Ce culte du feu sacré n’appartenait pas exclusivement aux populations de la Grèce et de l’Italie. On le retrouve en Orient. Les lois de Manou, dans la rédaction qui nous en est parvenue, nous montrent la religion de Brahma complétement établie et penchant même vers son déclin ; mais elles ont gardé des vestiges et des restes d’une religion plus ancienne, celle du foyer, que le culte de Brahma avait reléguée au second rang, mais n’avait pas pu détruire. Le brahmane a son foyer qu’il doit entretenir jour et nuit ; chaque matin et chaque soir il lui donne pour aliment le bois ; mais, comme chez les Grecs, ce ne peut être que le bois de certains arbres indiqués par la religion.

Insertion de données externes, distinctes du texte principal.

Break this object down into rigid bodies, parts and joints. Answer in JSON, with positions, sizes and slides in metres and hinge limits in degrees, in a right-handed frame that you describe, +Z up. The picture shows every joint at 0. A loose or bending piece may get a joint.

Comme les Grecs et les Italiens lui offrent le vin, le Hindou lui verse la liqueur fermentée qu’il appelle soma. Le repas est aussi un acte religieux, et les rites en sont décrits scrupuleusement dans les lois de Manou. On adresse des prières au foyer, comme en Grèce ; on lui offre les prémices du repas, le riz, le

  1. Plutarq., Quest. rom., 64 ; Comm. sur Hésiode, 44. Hymnes homér., 29.
  2. Horace, Sat., II, 6, 66. Ovide, Fast., II, 631. Pétrone, 60.